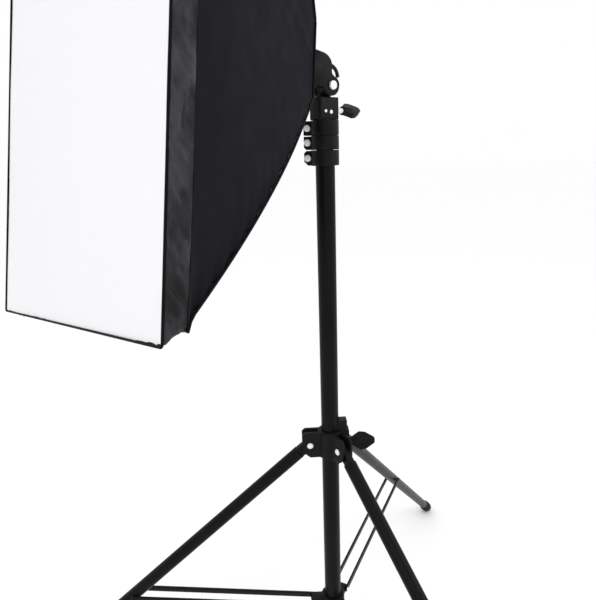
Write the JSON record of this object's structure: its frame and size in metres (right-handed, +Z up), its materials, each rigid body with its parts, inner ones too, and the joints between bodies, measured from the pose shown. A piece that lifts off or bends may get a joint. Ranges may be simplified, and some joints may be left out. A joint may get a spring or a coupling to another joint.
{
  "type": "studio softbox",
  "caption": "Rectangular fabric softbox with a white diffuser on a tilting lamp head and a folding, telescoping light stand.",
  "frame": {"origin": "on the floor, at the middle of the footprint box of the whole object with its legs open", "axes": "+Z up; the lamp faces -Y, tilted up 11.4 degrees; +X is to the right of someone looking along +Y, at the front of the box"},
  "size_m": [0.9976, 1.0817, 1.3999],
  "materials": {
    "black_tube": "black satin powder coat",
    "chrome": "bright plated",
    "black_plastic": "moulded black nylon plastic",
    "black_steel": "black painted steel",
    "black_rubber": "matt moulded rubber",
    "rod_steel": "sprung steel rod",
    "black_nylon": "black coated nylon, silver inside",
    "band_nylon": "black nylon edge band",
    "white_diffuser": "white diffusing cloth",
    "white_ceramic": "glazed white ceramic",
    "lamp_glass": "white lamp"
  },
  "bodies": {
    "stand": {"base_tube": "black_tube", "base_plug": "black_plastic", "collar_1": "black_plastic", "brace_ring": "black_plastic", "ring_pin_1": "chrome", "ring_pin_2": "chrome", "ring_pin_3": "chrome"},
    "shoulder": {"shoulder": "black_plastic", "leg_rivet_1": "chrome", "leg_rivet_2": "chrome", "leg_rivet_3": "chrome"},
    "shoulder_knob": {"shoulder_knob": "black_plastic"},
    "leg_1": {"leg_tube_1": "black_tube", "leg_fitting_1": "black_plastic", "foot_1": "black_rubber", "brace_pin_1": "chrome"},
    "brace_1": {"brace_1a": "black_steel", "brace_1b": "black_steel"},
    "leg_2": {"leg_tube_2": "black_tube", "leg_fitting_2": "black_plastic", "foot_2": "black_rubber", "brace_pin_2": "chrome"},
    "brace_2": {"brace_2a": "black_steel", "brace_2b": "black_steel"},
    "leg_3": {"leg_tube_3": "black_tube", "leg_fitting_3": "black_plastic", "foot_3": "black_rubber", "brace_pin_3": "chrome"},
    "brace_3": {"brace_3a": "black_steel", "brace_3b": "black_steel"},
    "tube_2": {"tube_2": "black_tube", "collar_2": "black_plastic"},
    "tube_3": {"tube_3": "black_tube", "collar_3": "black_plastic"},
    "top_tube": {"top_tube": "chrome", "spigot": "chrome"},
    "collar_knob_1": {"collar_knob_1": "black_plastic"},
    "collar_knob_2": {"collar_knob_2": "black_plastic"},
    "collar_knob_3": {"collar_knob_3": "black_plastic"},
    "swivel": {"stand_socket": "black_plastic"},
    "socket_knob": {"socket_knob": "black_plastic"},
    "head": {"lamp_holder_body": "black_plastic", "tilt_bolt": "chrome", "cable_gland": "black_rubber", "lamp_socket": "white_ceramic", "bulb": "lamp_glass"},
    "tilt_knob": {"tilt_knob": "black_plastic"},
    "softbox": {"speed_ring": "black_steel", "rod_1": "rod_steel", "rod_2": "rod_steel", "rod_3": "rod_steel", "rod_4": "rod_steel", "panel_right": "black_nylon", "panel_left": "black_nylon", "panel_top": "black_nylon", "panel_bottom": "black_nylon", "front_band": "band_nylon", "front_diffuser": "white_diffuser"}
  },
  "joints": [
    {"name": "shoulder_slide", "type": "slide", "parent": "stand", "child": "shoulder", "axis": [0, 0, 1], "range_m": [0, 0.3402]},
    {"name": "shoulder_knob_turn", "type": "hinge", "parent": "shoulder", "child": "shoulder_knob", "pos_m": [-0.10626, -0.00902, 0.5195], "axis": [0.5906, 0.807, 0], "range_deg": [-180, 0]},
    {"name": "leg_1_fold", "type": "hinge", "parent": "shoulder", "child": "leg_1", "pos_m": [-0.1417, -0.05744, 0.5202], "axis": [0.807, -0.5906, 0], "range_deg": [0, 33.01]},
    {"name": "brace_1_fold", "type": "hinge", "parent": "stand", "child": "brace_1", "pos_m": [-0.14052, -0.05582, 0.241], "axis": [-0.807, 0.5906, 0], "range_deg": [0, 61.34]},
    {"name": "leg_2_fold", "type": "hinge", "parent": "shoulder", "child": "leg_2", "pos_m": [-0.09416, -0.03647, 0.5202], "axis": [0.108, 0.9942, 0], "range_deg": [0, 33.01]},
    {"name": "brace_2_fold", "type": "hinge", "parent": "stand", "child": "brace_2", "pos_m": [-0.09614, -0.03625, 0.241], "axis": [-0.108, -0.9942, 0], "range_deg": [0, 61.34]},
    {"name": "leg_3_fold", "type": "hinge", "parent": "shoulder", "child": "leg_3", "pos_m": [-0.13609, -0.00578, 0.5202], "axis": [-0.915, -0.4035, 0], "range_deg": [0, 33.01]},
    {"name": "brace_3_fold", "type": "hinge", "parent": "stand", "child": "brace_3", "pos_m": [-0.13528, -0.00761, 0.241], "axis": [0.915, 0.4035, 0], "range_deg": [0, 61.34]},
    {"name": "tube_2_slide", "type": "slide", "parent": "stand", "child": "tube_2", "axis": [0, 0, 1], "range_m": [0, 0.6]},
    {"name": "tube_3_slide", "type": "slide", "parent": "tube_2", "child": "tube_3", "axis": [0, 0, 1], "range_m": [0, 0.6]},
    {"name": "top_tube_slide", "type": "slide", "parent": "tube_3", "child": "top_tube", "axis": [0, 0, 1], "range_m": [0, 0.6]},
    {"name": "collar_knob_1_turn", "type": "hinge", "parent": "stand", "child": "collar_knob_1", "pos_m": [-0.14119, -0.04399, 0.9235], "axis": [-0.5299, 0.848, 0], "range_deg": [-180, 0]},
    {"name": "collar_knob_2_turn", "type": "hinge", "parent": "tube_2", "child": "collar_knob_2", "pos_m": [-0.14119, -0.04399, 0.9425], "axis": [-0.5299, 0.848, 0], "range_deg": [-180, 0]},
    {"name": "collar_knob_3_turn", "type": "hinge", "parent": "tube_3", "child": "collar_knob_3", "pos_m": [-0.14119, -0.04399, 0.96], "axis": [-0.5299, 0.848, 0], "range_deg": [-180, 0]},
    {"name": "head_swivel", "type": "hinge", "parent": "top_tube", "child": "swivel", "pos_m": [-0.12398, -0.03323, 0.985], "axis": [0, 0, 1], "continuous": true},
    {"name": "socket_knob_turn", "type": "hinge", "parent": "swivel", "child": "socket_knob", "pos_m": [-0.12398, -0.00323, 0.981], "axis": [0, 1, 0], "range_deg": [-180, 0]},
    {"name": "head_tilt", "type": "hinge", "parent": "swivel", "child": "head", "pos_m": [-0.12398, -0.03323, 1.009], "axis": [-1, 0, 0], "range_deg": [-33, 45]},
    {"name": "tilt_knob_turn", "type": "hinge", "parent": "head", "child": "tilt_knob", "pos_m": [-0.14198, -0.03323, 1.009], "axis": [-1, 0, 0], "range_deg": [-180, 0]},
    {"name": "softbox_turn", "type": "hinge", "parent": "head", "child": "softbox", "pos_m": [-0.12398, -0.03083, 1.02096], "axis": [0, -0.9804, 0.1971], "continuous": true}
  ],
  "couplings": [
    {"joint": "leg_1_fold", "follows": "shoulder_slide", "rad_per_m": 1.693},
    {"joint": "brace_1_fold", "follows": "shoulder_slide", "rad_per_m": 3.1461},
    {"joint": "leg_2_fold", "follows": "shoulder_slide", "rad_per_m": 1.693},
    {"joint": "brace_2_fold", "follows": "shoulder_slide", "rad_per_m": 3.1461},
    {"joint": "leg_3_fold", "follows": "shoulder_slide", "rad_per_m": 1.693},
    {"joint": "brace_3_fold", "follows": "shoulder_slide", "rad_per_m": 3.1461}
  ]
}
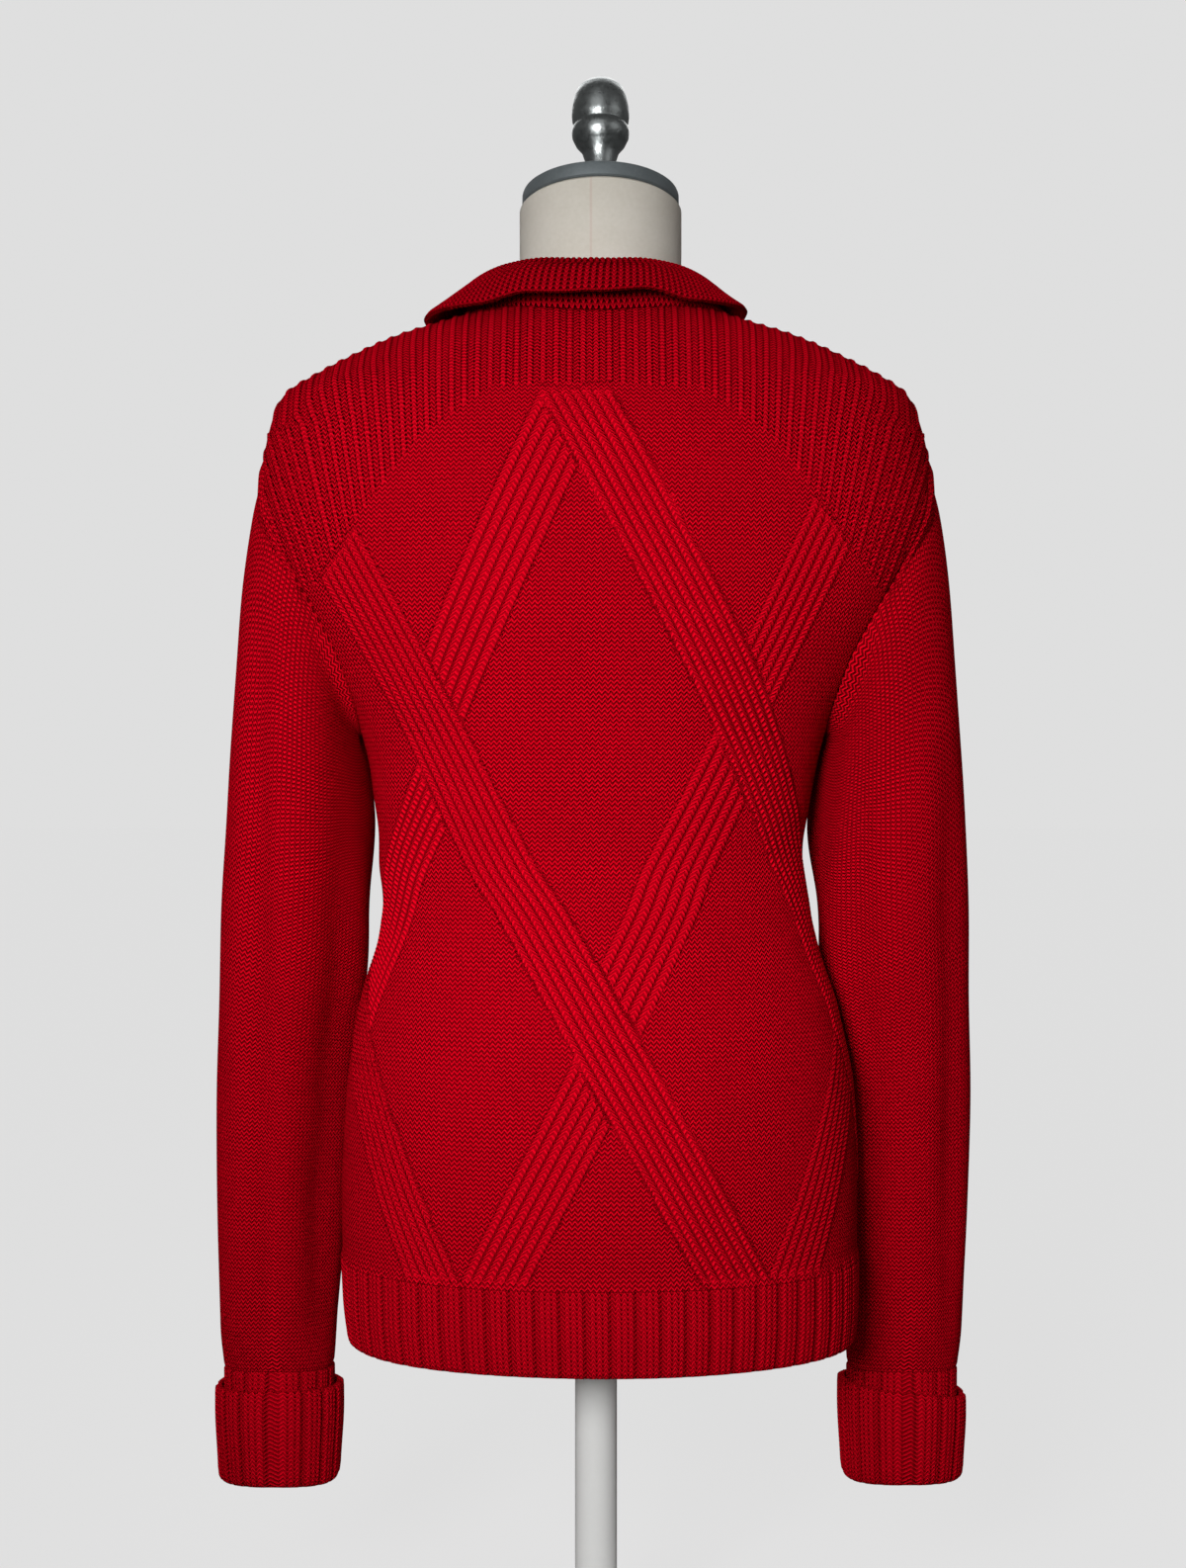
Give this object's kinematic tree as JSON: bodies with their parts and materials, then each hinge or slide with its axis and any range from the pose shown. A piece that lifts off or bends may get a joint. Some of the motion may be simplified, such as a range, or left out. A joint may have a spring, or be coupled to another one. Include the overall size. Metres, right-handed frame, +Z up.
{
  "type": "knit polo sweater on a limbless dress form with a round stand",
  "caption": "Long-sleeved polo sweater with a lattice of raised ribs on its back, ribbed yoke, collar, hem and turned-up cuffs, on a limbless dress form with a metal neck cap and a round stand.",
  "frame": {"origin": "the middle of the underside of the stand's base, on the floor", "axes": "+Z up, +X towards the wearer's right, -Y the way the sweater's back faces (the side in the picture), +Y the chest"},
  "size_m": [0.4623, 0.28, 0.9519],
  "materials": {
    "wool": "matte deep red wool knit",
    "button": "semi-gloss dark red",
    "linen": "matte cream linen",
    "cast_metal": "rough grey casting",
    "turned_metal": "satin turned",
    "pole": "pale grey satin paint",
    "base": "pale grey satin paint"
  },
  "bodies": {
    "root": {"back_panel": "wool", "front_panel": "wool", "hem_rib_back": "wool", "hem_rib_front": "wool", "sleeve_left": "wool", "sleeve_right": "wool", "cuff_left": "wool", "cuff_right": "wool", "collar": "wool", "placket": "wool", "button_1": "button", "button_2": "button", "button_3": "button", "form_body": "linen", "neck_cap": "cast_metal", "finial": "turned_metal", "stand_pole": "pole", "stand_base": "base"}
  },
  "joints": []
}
+--
## Task instructions
Write out the lines above from the one containing "Give this object's" through the last, exactly as they are.

## Exercise output
Give this object's kinematic tree as JSON: bodies with their parts and materials, then each hinge or slide with its axis and any range from the pose shown. A piece that lifts off or bends may get a joint. Some of the motion may be simplified, such as a range, or left out. A joint may have a spring, or be coupled to another one. Include the overall size. Metres, right-handed frame, +Z up.
{
  "type": "knit polo sweater on a limbless dress form with a round stand",
  "caption": "Long-sleeved polo sweater with a lattice of raised ribs on its back, ribbed yoke, collar, hem and turned-up cuffs, on a limbless dress form with a metal neck cap and a round stand.",
  "frame": {"origin": "the middle of the underside of the stand's base, on the floor", "axes": "+Z up, +X towards the wearer's right, -Y the way the sweater's back faces (the side in the picture), +Y the chest"},
  "size_m": [0.4623, 0.28, 0.9519],
  "materials": {
    "wool": "matte deep red wool knit",
    "button": "semi-gloss dark red",
    "linen": "matte cream linen",
    "cast_metal": "rough grey casting",
    "turned_metal": "satin turned",
    "pole": "pale grey satin paint",
    "base": "pale grey satin paint"
  },
  "bodies": {
    "root": {"back_panel": "wool", "front_panel": "wool", "hem_rib_back": "wool", "hem_rib_front": "wool", "sleeve_left": "wool", "sleeve_right": "wool", "cuff_left": "wool", "cuff_right": "wool", "collar": "wool", "placket": "wool", "button_1": "button", "button_2": "button", "button_3": "button", "form_body": "linen", "neck_cap": "cast_metal", "finial": "turned_metal", "stand_pole": "pole", "stand_base": "base"}
  },
  "joints": []
}